- Data provided -
=-=-=
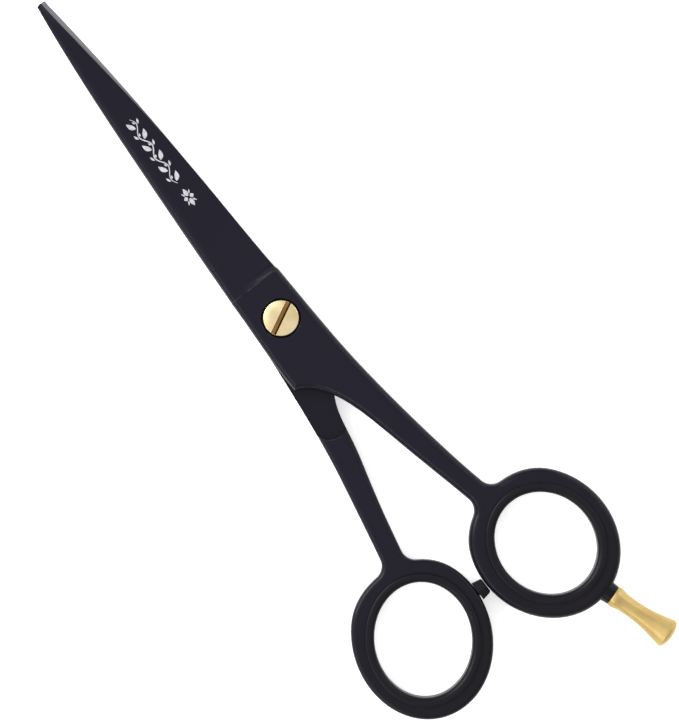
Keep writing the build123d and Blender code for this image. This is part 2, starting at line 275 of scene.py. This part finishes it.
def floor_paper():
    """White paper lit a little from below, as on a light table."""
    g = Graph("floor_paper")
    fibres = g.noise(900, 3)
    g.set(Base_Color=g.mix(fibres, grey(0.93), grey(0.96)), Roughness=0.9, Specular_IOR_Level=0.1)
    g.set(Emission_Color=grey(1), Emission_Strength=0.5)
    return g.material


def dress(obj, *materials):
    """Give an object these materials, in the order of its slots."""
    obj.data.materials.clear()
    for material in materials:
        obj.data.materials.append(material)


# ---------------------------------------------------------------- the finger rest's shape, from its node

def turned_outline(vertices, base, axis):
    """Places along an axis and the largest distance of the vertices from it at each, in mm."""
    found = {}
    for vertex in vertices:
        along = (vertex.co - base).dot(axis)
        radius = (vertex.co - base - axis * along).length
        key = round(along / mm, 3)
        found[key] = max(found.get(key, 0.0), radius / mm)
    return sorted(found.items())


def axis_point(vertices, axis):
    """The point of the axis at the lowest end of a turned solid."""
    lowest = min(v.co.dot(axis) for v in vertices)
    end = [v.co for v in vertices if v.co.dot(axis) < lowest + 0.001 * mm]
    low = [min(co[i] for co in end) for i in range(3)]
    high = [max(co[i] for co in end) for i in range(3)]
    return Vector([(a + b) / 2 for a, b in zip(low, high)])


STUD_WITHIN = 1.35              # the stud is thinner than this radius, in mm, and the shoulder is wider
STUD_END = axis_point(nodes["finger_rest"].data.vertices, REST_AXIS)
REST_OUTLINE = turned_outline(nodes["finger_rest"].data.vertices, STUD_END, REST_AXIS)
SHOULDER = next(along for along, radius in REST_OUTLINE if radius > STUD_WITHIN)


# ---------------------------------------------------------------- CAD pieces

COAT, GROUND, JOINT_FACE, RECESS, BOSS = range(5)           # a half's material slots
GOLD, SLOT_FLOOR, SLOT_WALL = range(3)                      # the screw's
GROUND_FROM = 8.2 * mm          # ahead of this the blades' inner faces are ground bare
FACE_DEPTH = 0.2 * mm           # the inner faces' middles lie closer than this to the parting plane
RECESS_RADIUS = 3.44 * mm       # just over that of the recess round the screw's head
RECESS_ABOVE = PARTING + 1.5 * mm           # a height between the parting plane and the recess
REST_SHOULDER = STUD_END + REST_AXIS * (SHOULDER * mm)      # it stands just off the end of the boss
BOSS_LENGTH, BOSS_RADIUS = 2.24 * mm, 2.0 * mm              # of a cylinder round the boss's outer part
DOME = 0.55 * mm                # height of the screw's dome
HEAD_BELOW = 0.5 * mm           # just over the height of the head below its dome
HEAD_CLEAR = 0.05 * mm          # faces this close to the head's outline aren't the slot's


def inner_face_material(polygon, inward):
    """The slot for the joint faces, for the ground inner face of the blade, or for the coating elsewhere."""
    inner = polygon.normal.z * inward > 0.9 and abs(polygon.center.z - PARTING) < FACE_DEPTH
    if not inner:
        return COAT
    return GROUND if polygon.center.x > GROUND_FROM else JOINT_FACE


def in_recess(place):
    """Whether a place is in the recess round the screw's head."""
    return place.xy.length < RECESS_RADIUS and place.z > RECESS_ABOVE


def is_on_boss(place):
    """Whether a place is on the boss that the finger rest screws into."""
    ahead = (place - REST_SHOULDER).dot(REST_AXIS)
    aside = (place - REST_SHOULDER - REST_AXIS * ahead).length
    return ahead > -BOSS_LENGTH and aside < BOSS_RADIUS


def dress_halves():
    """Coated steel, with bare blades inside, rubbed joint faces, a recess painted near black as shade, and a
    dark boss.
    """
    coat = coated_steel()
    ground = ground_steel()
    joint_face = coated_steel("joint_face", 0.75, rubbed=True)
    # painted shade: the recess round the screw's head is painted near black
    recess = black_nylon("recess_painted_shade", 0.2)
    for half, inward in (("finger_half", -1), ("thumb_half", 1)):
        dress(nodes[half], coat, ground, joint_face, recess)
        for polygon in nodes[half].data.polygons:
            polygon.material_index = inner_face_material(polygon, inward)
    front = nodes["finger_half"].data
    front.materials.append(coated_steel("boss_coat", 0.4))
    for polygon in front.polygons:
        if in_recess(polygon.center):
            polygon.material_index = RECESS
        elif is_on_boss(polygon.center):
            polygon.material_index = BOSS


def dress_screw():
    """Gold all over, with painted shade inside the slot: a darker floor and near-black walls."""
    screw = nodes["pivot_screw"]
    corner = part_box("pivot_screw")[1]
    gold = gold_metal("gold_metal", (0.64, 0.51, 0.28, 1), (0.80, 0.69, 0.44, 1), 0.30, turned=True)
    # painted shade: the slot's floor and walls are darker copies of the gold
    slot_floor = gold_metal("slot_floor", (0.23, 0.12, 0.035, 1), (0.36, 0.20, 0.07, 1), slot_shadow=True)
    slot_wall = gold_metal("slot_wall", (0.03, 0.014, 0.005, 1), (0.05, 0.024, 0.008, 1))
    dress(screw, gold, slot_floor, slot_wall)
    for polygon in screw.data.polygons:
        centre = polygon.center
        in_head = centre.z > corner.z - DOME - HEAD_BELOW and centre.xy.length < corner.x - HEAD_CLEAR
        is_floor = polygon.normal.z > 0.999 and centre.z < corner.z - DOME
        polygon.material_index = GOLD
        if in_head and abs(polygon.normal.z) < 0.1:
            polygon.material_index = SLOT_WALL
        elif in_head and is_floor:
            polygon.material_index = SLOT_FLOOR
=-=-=
- What the exercise asks -
Every line above should be written out again exactly as it stands.

- Result -
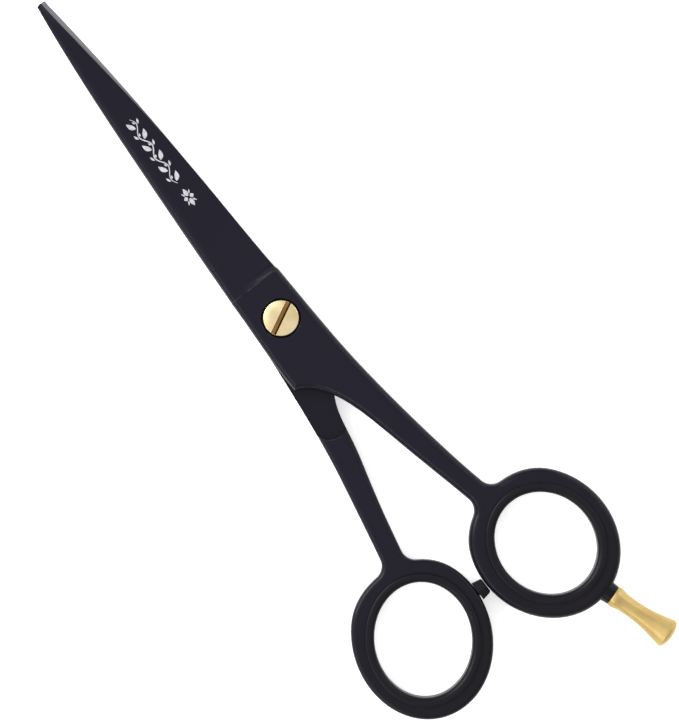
Keep writing the build123d and Blender code for this image. This is part 2, starting at line 275 of scene.py. This part finishes it.
def floor_paper():
    """White paper lit a little from below, as on a light table."""
    g = Graph("floor_paper")
    fibres = g.noise(900, 3)
    g.set(Base_Color=g.mix(fibres, grey(0.93), grey(0.96)), Roughness=0.9, Specular_IOR_Level=0.1)
    g.set(Emission_Color=grey(1), Emission_Strength=0.5)
    return g.material


def dress(obj, *materials):
    """Give an object these materials, in the order of its slots."""
    obj.data.materials.clear()
    for material in materials:
        obj.data.materials.append(material)


# ---------------------------------------------------------------- the finger rest's shape, from its node

def turned_outline(vertices, base, axis):
    """Places along an axis and the largest distance of the vertices from it at each, in mm."""
    found = {}
    for vertex in vertices:
        along = (vertex.co - base).dot(axis)
        radius = (vertex.co - base - axis * along).length
        key = round(along / mm, 3)
        found[key] = max(found.get(key, 0.0), radius / mm)
    return sorted(found.items())


def axis_point(vertices, axis):
    """The point of the axis at the lowest end of a turned solid."""
    lowest = min(v.co.dot(axis) for v in vertices)
    end = [v.co for v in vertices if v.co.dot(axis) < lowest + 0.001 * mm]
    low = [min(co[i] for co in end) for i in range(3)]
    high = [max(co[i] for co in end) for i in range(3)]
    return Vector([(a + b) / 2 for a, b in zip(low, high)])


STUD_WITHIN = 1.35              # the stud is thinner than this radius, in mm, and the shoulder is wider
STUD_END = axis_point(nodes["finger_rest"].data.vertices, REST_AXIS)
REST_OUTLINE = turned_outline(nodes["finger_rest"].data.vertices, STUD_END, REST_AXIS)
SHOULDER = next(along for along, radius in REST_OUTLINE if radius > STUD_WITHIN)


# ---------------------------------------------------------------- CAD pieces

COAT, GROUND, JOINT_FACE, RECESS, BOSS = range(5)           # a half's material slots
GOLD, SLOT_FLOOR, SLOT_WALL = range(3)                      # the screw's
GROUND_FROM = 8.2 * mm          # ahead of this the blades' inner faces are ground bare
FACE_DEPTH = 0.2 * mm           # the inner faces' middles lie closer than this to the parting plane
RECESS_RADIUS = 3.44 * mm       # just over that of the recess round the screw's head
RECESS_ABOVE = PARTING + 1.5 * mm           # a height between the parting plane and the recess
REST_SHOULDER = STUD_END + REST_AXIS * (SHOULDER * mm)      # it stands just off the end of the boss
BOSS_LENGTH, BOSS_RADIUS = 2.24 * mm, 2.0 * mm              # of a cylinder round the boss's outer part
DOME = 0.55 * mm                # height of the screw's dome
HEAD_BELOW = 0.5 * mm           # just over the height of the head below its dome
HEAD_CLEAR = 0.05 * mm          # faces this close to the head's outline aren't the slot's


def inner_face_material(polygon, inward):
    """The slot for the joint faces, for the ground inner face of the blade, or for the coating elsewhere."""
    inner = polygon.normal.z * inward > 0.9 and abs(polygon.center.z - PARTING) < FACE_DEPTH
    if not inner:
        return COAT
    return GROUND if polygon.center.x > GROUND_FROM else JOINT_FACE


def in_recess(place):
    """Whether a place is in the recess round the screw's head."""
    return place.xy.length < RECESS_RADIUS and place.z > RECESS_ABOVE


def is_on_boss(place):
    """Whether a place is on the boss that the finger rest screws into."""
    ahead = (place - REST_SHOULDER).dot(REST_AXIS)
    aside = (place - REST_SHOULDER - REST_AXIS * ahead).length
    return ahead > -BOSS_LENGTH and aside < BOSS_RADIUS


def dress_halves():
    """Coated steel, with bare blades inside, rubbed joint faces, a recess painted near black as shade, and a
    dark boss.
    """
    coat = coated_steel()
    ground = ground_steel()
    joint_face = coated_steel("joint_face", 0.75, rubbed=True)
    # painted shade: the recess round the screw's head is painted near black
    recess = black_nylon("recess_painted_shade", 0.2)
    for half, inward in (("finger_half", -1), ("thumb_half", 1)):
        dress(nodes[half], coat, ground, joint_face, recess)
        for polygon in nodes[half].data.polygons:
            polygon.material_index = inner_face_material(polygon, inward)
    front = nodes["finger_half"].data
    front.materials.append(coated_steel("boss_coat", 0.4))
    for polygon in front.polygons:
        if in_recess(polygon.center):
            polygon.material_index = RECESS
        elif is_on_boss(polygon.center):
            polygon.material_index = BOSS


def dress_screw():
    """Gold all over, with painted shade inside the slot: a darker floor and near-black walls."""
    screw = nodes["pivot_screw"]
    corner = part_box("pivot_screw")[1]
    gold = gold_metal("gold_metal", (0.64, 0.51, 0.28, 1), (0.80, 0.69, 0.44, 1), 0.30, turned=True)
    # painted shade: the slot's floor and walls are darker copies of the gold
    slot_floor = gold_metal("slot_floor", (0.23, 0.12, 0.035, 1), (0.36, 0.20, 0.07, 1), slot_shadow=True)
    slot_wall = gold_metal("slot_wall", (0.03, 0.014, 0.005, 1), (0.05, 0.024, 0.008, 1))
    dress(screw, gold, slot_floor, slot_wall)
    for polygon in screw.data.polygons:
        centre = polygon.center
        in_head = centre.z > corner.z - DOME - HEAD_BELOW and centre.xy.length < corner.x - HEAD_CLEAR
        is_floor = polygon.normal.z > 0.999 and centre.z < corner.z - DOME
        polygon.material_index = GOLD
        if in_head and abs(polygon.normal.z) < 0.1:
            polygon.material_index = SLOT_WALL
        elif in_head and is_floor:
            polygon.material_index = SLOT_FLOOR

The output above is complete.